┌──
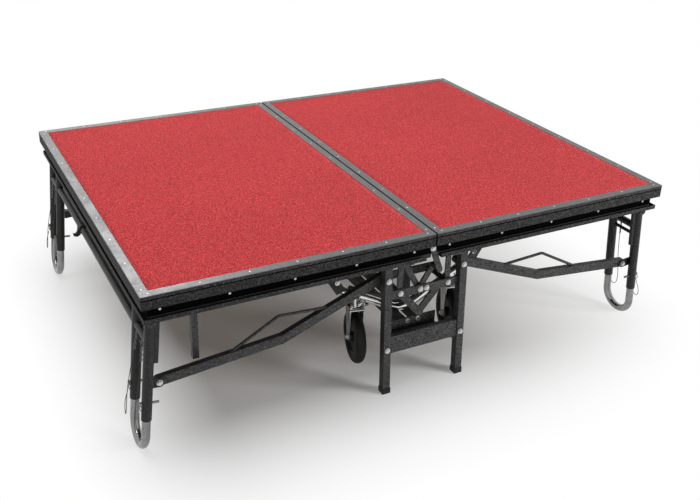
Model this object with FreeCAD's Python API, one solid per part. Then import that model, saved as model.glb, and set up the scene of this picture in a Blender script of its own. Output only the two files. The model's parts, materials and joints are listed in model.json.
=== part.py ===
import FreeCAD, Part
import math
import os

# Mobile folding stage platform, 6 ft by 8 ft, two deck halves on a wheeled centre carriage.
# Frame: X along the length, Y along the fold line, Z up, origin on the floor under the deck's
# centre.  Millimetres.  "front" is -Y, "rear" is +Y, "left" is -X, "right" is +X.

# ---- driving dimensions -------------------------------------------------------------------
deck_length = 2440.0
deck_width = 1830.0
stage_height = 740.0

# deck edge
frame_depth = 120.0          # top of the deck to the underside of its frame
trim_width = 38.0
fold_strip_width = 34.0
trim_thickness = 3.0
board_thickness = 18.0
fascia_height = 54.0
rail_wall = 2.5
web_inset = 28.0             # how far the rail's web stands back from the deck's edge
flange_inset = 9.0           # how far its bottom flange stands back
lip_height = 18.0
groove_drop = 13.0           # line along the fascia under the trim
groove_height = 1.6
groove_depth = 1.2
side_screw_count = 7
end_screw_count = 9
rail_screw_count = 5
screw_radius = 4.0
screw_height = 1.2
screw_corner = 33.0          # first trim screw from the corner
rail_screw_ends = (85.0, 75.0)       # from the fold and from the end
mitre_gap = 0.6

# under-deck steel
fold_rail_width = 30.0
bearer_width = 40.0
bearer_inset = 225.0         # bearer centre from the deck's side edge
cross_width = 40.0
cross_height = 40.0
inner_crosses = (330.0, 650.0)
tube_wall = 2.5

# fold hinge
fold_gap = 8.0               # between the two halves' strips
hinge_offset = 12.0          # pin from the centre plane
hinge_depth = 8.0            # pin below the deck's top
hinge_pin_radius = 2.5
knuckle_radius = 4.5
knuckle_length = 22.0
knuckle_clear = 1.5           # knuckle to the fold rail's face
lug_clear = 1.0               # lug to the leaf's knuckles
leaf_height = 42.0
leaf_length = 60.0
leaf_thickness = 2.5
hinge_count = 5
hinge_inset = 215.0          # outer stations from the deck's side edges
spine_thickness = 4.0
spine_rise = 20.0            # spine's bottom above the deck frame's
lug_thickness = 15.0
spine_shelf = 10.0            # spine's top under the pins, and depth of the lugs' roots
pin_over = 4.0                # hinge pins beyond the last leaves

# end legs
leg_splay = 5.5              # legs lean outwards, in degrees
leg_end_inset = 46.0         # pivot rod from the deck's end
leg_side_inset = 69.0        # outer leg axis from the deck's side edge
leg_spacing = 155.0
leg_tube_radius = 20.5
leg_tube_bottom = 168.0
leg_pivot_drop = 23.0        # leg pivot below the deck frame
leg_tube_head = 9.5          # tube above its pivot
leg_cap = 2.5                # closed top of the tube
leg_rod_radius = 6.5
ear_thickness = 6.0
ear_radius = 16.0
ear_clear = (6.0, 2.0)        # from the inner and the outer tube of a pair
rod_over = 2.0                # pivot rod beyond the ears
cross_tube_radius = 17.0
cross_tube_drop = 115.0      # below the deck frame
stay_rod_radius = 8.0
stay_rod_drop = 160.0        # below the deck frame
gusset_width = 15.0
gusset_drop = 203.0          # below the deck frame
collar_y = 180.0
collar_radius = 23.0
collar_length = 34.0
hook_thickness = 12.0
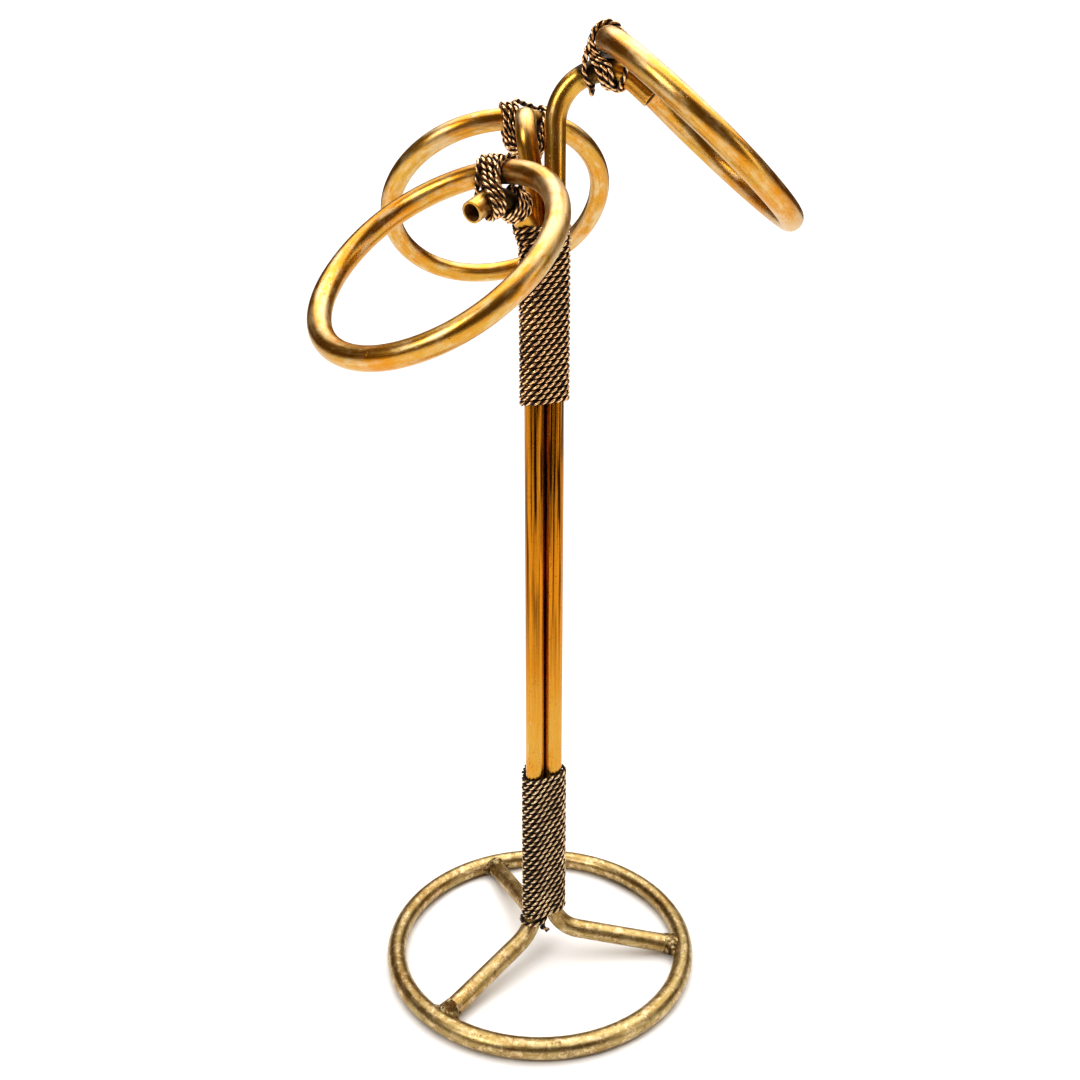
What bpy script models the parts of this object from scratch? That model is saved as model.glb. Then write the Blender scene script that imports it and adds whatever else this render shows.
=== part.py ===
└──
┌──
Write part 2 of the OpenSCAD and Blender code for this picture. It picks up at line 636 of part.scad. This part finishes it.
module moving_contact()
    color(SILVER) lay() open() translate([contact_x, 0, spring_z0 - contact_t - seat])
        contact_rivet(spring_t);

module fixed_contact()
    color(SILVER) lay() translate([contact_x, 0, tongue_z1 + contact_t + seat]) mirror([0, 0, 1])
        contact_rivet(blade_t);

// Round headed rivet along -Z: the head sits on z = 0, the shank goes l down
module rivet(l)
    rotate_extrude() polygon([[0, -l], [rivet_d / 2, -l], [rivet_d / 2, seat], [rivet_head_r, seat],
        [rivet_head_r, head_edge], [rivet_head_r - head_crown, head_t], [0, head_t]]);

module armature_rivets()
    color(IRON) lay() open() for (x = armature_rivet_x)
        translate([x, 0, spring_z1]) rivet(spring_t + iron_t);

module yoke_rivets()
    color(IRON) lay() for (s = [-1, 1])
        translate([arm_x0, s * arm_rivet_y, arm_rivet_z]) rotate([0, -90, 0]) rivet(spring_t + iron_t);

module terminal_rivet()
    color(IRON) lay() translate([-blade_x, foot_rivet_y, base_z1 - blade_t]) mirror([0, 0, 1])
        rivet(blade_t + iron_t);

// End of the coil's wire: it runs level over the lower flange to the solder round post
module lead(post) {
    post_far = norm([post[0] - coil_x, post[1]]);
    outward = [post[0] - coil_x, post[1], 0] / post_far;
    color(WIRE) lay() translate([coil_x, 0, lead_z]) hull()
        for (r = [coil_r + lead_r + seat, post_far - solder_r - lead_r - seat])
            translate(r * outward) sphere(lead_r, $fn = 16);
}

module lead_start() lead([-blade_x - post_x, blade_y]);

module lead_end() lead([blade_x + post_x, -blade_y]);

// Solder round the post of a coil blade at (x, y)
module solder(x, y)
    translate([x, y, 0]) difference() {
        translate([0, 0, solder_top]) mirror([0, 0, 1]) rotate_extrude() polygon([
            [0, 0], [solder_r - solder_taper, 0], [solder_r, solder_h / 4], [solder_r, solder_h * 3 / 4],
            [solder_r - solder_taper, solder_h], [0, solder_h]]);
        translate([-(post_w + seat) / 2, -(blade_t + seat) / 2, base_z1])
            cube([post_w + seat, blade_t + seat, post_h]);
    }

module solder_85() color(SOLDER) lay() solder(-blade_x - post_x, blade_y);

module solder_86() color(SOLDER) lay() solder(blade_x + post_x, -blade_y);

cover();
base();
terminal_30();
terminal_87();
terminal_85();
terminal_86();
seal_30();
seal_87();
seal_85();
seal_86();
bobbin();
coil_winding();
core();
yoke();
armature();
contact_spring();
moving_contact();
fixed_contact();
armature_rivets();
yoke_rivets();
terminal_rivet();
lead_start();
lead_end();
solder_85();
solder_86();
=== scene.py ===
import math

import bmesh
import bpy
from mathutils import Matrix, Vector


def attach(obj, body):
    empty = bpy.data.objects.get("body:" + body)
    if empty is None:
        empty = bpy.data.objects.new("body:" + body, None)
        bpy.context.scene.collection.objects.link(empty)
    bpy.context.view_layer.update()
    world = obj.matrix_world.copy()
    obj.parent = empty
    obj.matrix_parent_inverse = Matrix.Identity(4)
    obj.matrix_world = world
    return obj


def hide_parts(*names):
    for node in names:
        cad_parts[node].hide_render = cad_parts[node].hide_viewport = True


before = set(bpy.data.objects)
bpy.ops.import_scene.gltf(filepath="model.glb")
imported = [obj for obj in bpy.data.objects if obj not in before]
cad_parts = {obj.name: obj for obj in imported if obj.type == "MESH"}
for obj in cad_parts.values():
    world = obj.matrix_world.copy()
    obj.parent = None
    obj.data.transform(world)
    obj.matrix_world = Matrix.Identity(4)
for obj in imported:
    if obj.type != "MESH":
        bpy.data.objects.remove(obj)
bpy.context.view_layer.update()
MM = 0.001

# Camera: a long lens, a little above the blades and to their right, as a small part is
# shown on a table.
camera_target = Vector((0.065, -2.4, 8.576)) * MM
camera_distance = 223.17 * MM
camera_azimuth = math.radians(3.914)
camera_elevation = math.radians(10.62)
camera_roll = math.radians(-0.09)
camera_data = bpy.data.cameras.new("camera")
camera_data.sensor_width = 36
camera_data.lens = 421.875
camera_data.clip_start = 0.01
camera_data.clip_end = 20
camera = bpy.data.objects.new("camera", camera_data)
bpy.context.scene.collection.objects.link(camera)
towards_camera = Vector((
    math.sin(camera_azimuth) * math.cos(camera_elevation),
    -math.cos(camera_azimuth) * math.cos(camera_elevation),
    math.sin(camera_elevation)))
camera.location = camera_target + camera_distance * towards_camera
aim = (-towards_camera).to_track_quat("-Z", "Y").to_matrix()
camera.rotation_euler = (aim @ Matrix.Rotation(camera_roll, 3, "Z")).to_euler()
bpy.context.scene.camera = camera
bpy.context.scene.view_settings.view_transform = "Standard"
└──
┌──
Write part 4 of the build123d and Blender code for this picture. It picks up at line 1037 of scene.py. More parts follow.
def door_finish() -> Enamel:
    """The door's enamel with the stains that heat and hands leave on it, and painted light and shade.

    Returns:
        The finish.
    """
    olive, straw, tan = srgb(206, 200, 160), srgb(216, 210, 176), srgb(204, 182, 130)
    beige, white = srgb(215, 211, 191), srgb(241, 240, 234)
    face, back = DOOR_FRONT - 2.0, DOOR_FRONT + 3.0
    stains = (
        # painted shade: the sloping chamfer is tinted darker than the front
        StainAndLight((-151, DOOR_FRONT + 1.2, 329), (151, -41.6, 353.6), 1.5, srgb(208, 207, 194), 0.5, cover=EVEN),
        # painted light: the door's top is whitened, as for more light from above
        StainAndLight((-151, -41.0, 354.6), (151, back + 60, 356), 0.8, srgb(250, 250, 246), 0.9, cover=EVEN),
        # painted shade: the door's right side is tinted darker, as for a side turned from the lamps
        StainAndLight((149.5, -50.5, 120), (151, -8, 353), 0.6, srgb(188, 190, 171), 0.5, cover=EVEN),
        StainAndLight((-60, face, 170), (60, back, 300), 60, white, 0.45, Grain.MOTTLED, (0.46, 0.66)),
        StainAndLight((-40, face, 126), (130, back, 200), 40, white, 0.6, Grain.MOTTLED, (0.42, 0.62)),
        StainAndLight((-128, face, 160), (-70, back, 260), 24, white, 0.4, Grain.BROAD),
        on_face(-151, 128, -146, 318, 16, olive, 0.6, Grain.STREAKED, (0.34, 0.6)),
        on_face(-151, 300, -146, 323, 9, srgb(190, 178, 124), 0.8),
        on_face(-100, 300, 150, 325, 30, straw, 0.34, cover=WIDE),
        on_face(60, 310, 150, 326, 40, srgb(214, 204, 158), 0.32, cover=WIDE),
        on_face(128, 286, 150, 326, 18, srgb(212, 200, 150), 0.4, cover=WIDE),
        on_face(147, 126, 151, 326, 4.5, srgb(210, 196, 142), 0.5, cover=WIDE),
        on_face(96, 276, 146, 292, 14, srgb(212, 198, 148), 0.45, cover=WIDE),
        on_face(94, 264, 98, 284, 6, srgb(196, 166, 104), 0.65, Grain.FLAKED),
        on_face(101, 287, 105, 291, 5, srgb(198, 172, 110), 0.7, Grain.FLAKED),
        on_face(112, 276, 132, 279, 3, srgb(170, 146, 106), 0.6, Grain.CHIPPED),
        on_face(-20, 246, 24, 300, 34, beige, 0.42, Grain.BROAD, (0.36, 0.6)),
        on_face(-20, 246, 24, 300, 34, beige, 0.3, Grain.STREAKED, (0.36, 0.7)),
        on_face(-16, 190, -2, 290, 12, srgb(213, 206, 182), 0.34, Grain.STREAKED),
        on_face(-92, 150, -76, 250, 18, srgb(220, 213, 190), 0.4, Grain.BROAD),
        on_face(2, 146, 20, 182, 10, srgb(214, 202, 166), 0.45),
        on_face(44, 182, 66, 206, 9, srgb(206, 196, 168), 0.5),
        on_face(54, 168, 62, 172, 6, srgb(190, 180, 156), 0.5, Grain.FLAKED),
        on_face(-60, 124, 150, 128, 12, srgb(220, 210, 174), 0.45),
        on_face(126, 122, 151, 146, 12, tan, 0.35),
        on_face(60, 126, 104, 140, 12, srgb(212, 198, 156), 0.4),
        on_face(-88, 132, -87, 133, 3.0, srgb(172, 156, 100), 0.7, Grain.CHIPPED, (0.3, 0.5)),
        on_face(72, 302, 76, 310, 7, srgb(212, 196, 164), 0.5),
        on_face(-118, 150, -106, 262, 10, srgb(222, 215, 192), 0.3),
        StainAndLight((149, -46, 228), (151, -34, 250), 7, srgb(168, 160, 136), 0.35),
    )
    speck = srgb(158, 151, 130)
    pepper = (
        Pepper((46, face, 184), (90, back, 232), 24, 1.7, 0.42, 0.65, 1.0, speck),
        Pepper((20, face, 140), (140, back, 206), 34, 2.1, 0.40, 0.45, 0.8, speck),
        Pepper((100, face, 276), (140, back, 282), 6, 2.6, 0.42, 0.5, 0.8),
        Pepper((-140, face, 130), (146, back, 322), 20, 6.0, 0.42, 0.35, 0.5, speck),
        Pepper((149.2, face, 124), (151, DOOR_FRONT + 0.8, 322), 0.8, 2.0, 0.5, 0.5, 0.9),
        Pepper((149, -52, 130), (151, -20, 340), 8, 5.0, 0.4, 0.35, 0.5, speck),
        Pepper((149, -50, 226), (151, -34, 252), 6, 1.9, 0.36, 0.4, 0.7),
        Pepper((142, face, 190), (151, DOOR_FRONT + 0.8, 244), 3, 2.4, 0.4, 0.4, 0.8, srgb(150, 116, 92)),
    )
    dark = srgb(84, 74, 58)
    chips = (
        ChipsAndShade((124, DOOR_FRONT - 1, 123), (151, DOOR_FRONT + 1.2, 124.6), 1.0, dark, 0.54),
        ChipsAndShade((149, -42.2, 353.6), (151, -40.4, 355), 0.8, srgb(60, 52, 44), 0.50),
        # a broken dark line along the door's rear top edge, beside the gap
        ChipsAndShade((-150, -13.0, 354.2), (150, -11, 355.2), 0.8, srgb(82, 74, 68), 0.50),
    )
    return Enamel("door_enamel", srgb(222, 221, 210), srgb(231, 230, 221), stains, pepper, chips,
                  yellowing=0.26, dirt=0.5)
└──
» **Goal of the exercise**
Extract from the listing above the lines between the line containing "Model this object" and the line containing "stage_height = 740.0", keeping both of those lines. Output nothing else.

» **Response to the task**
Model this object with FreeCAD's Python API, one solid per part. Then import that model, saved as model.glb, and set up the scene of this picture in a Blender script of its own. Output only the two files. The model's parts, materials and joints are listed in model.json.
=== part.py ===
import FreeCAD, Part
import math
import os

# Mobile folding stage platform, 6 ft by 8 ft, two deck halves on a wheeled centre carriage.
# Frame: X along the length, Y along the fold line, Z up, origin on the floor under the deck's
# centre.  Millimetres.  "front" is -Y, "rear" is +Y, "left" is -X, "right" is +X.

# ---- driving dimensions -------------------------------------------------------------------
deck_length = 2440.0
deck_width = 1830.0
stage_height = 740.0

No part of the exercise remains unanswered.